Pendant ce temps, des centaines de logements sont vides, murés, livrés à l’abandon.  Dans le lot, des logements qui appartiennent à la municipalité qui pourraient faire le bonheur des quelques familles à défaut de faire celui des migrants.

Les entreprises ferment. Des centaines d’emplois sont menacés.  Des salariés qui risquent de se retrouver sur le carreau, de plonger dans la galère.  Des salariés qui finiront par quitter la ville pour tenter leur chance ailleurs, dans le meilleur des cas…

Et puis Calais, c’est la ville que certains estiment salie par les migrants… C’est tellement facile de faire porter le chapeau à ceux qu’on ne connait pas. Il parait que les migrants sont sales, mais pas ces calaisiens qui crachent sur les trottoirs et laissent leurs chiens chier devant la porte des voisins… Il parait que les migrants détériorent les chalets sur la plage, pourtant quand je croise des calaisiens qui ont grandi ici, ils me disent que de tous temps les jeunes calaisiens ont squatté ces chalets pendant leurs week-end arrosés allant parfois jusqu’à y mettre le feu…  La présence des migrants permet de dire « c’est pas moi c’est l’autre ». Il paraît que les migrants sont des violeurs, des voleurs…  Faites un inventaire des faits divers, vous serez surpris de constater que les calaisiens ont leur propre lot de violeurs, de voleurs, de pédophiles, de malfaiteurs en tous genres… Les migrants sont vraiment des petits joueurs pour le coup… Les migrants comptent parmi eux quelques individus peu fréquentables, il y a forcément des faits inacceptables, dire que c’est coutumier c’est mentir, c'est de la stigmatisation.

 Calais devient une ville où les gens n'ont plus les moyens de rien et où l'on attise la haine à grands renforts de stigmatisation, de criminalisation et de déni. La ville a besoin d'une politique différente, d'une prise en charge des migrants, mais aussi d'une considération des familles qui vivent sous le seuil de pauvreté ou des commerçants assassinés par manque de soutien. Je crois que c'est la raison pour laquelle nous devrions tous être solidaires... Manifester ensemble, commerçants, associatifs, familles, salariés des entreprises menacées...

Au lieu de défendre chacun sa cause, c'est ensemble, vraiment tous ensemble que nous devrions défendre notre ville et son avenir.

Malheureusement, il y a encore trop de personnes qui ne pensent qu'à "leur" cause, et l'union est difficile à construire.
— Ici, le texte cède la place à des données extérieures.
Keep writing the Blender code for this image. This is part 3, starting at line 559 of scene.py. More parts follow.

Pourtant, sans cette union, sans un véritable élan de solidarité les uns envers les autres, toutes nos causes sont vouées à l'échec ou au mieux à survivre sans espoir d'amélioration.
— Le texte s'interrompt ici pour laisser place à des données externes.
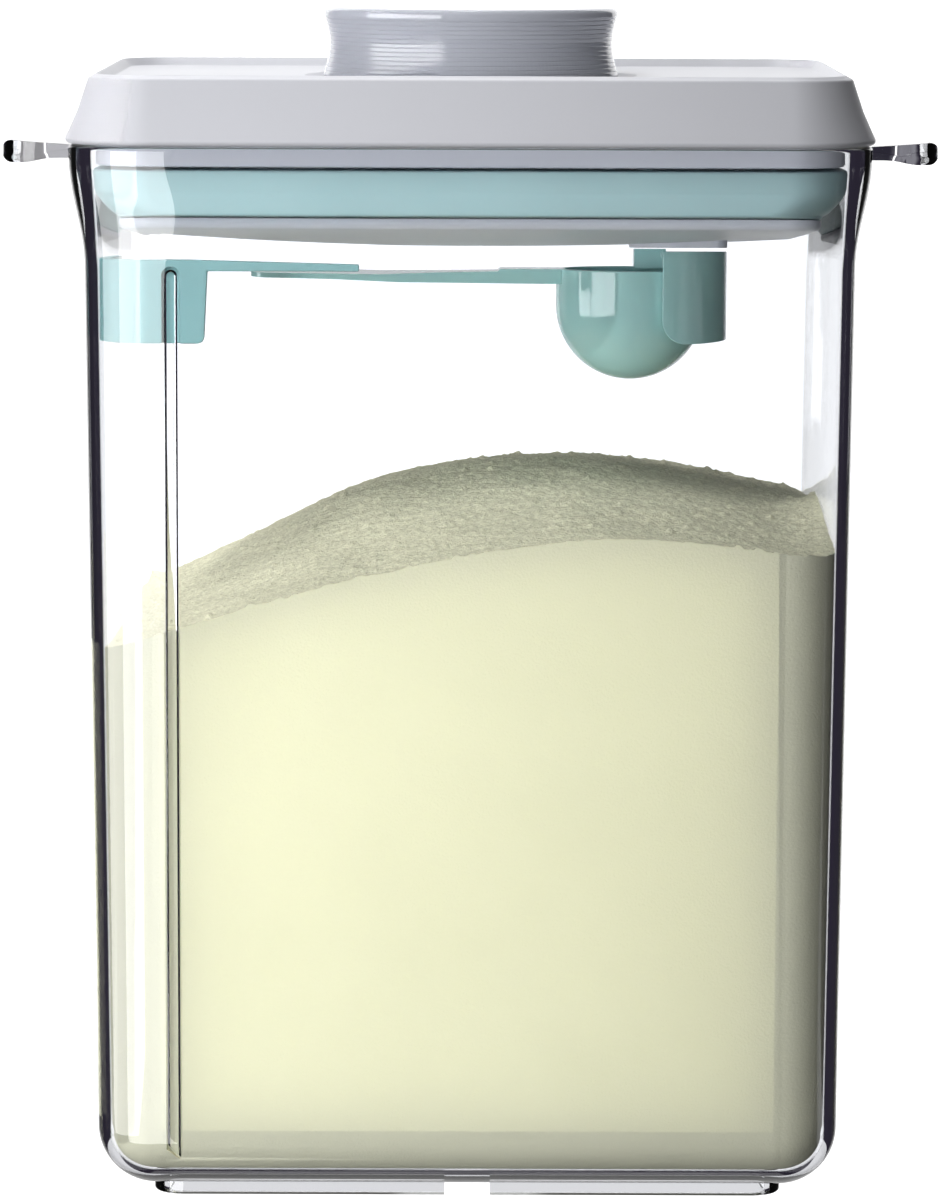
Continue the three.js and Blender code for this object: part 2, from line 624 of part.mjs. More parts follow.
// Leveller: an L-shaped strip on the front wall, hung on the rib by a groove, bent round the left corner
function leveller() {
  const bendR = innerRadius(LEVELLER_BOTTOM_Z) - FIT_GAP;
  const inR = bendR - LEVELLER_THICK;
  const outline = roundedRectangle(CORNER_X + bendR, CORNER_Y + bendR, bendR);
  outline.holes.push(roundedRectangle(CORNER_X + inR, CORNER_Y + inR, inR));
  const strip = upright(outline, LEVELLER_BOTTOM_Z, LEVELLER_TOP_Z);
  const farX = -CORNER_X - bendR - OVERCUT;
  const farY = -CORNER_Y - bendR - OVERCUT;
  const footX = LEVELLER_BLOCK_FOOT_X;
  const front = new THREE.Shape();
  front.moveTo(farX, LEVELLER_BOTTOM_Z);
  front.lineTo(footX - LEVELLER_ROUND, LEVELLER_BOTTOM_Z);
  front.quadraticCurveTo(footX, LEVELLER_BOTTOM_Z, footX, LEVELLER_BOTTOM_Z + LEVELLER_ROUND);
  front.lineTo(LEVELLER_BLOCK_X, LEVELLER_BAR_Z);
  front.lineTo(LEVELLER_END_X, LEVELLER_BAR_Z);
  front.lineTo(LEVELLER_END_X, LEVELLER_BAR_TOP_Z);
  front.lineTo(LEVELLER_SLOPE_X, LEVELLER_TOP_Z);
  front.lineTo(farX, LEVELLER_TOP_Z);
  const face = frontToBack(front, farY, LEVELLER_RETURN_Y);
  const grooveMargin = (GROOVE_WIDE - RIB_WIDE) / 2;
  const grooveOutline = ribOutline(grooveMargin, LEVELLER_BOTTOM_Z - OVERCUT, 0);
  const grooveY = -CORNER_Y - IN_NECK_R + RIB_PROUD + FIT_GAP;
  return strip.intersect(face).subtract(frontToBack(grooveOutline, farY, grooveY));
}

const part = new THREE.Group();
part.add(node('canister', canister(), 0xdfe3ea, 0.08));
part.add(node('milk_powder', milkPowder(), 0xf1f0d6, 0.95));
part.add(node('lid_cover', lidCover(), 0xc6c8ce, 0.32));
part.add(node('button', pushButton(), 0xb9bcc6, 0.35));
part.add(node('lid_plug', lidPlug(), 0xb4b7c0, 0.35));
part.add(node('seal_ring', sealRing(), 0x9fc9cc, 0.45));
part.add(node('scoop', scoop(), 0x97c6c4, 0.3));
part.add(node('scoop_clip', scoopClip(), 0x8fbfc0, 0.3));
part.add(node('leveller', leveller(), 0x93c4c6, 0.3));

export default part;
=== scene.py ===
"""Clear milk powder container with a push-button lid: every piece modelled, finished, lit and framed.

Pieces are modelled in millimetres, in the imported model's own frame, and become metres as they are placed.
"""

import math

import bmesh
import bpy
from mathutils import Matrix, Vector, noise
from mathutils.geometry import interpolate_bezier


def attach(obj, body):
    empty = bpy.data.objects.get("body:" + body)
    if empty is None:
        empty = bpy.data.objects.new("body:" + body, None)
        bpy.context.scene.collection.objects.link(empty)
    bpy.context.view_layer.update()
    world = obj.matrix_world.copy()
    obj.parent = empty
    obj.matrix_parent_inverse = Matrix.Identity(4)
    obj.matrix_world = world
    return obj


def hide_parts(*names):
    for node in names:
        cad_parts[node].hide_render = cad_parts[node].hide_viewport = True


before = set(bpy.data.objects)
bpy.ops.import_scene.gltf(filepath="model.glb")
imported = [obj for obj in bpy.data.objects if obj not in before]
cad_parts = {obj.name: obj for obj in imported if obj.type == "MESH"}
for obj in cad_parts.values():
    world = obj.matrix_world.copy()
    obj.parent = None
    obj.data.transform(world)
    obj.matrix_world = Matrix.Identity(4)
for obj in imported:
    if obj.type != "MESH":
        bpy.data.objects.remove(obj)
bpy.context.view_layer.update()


# The canister
# One clear box, injection moulded in SAN: drafted walls 2.4 mm thick, a neck that flares to the rim, and at the
# rim two handles. A guide rib inside the front wall and two low foot rails are moulded with it.

MM = 0.001
CORNER_X = 61.3
CORNER_Y = 40.1
BASE_Z = 2.8
FLOOR_Z = 5.4
NECK_Z = 184.0
RIM_Z = 207.7
RIM_ROUND = 0.7
FILLET_OUT = 11.5
FILLET_IN = 8.0
OUT_BOTTOM_R = 11.7
OUT_TOP_R = 13.45
NECK_FLARE = 3.05
IN_BOTTOM_R = 9.3
IN_NECK_R = 11.0
IN_RIM_R = 12.3
CORNER_STEPS = 20


def arc(centre_r, centre_z, radius, start, stop, steps):
    """Outline points (corner radius, height) round an arc, from one angle in degrees to another."""
    turns = [math.radians(start + (stop - start) * i / steps) for i in range(steps + 1)]
    return [(centre_r + radius * math.cos(t), centre_z + radius * math.sin(t)) for t in turns]


def chain(mould, points, closed=False):
    """Joins points with edges, into a loop if closed, and returns the edges."""
    row = [mould.verts.new(point) for point in points]
    pairs = list(zip(row, row[1:]))
    if closed:
        pairs.append((row[-1], row[0]))
    return [mould.edges.new(pair) for pair in pairs]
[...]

On ne peut pas faire de tri dans la détresse, on ne peut pas considérer une douleur plus ou moins importante qu'une autre, parce que chacun, à son échelle vit une situation qui l'empêche de penser sereinement à l'avenir...

Alors je souhaite qu'un jour, les calaisiens soient capables de manifester TOUS ensemble, main dans la main, pour réclamer à la municipalité et l'état d'enfin regarder vers eux et d'arrêter de foncer droit dans le mur. Ce qui me fait peur, c'est une montée de l'intolérance, de l'individualisme qui ne feraient que plonger la ville dans une forme d'enfermement suicidaire. La renaissance de Calais est possible, mais pas dans le "chacun pour soi".

Il y a à Calais des gens qui pensent que la générosité et la solidarité sont sélectives.  Ils pensent que la « préférence nationale » est importante.  Alors ils vont "aider des SDF français" disent-ils, seulement des SDF français. En ignorant le travail déjà effectué par des associations ou des organismes qui ne chôment pas.  Ils vont aider comment ? Les SDF devront-ils présenter leur acte de naissance ? Ou leur couleur de peau suffira-t-elle à justifier qu’on leur offre un pain au chocolat pour faire une photo souvenir  du jour où on a fait quelque chose de bien ?

Combien de familles à Calais sont issues de l’immigration récente ou plus ancienne ? Des polonais, des anglais, des italiens, des espagnols… Ces familles sont-elles  compatibles avec cette préférence nationale ?

Non, la solidarité ne doit pas être sélective, sinon ce n’est pas de la solidarité, c’est se donner bonne conscience pour avoir l’air de quelqu’un de bien.

Calais c’est une trentaine de SDF déjà aidés par des associations (dont des associations d’aide aux migrants). Calais c’est actuellement près de 1500 migrants sans aucun autre droit que celui d’être méprisés par les autorités.

Calais doit vivre et arrêter de survivre.

Calais c’est une ville frontière, une ville ouverte sur le monde et donc sur les échanges. Vouloir enfermer Calais dans une « préférence calaisienne » c’est lui ôter de son histoire, de son identité… Faudra-t-il aussi faire une différence entre les « vrais calaisiens » et ceux dont les familles étaient de « Saint-Pierre » avant la fusion en 1885 de ces deux villes pour n’en former qu’une ?

Calais doit redevenir une ville unie, une ville qui ne laisse pas ses quartiers délaissés; qui ne laisse pas mourir ses commerçants; qui ne laisse pas des êtres humains dans les rues qu’ils soient français ou non; qui ne laisse pas des familles vivre dans la pauvreté, qui ne laisse pas des salariés menacés se battre seuls pour sauver leurs emplois.

Pour sauver Calais de cette détresse et de cet état de survie, il faut relever la tête tous ensemble et appeler à un vrai rassemblement citoyen.

Tous ensemble pour être enfin entendus.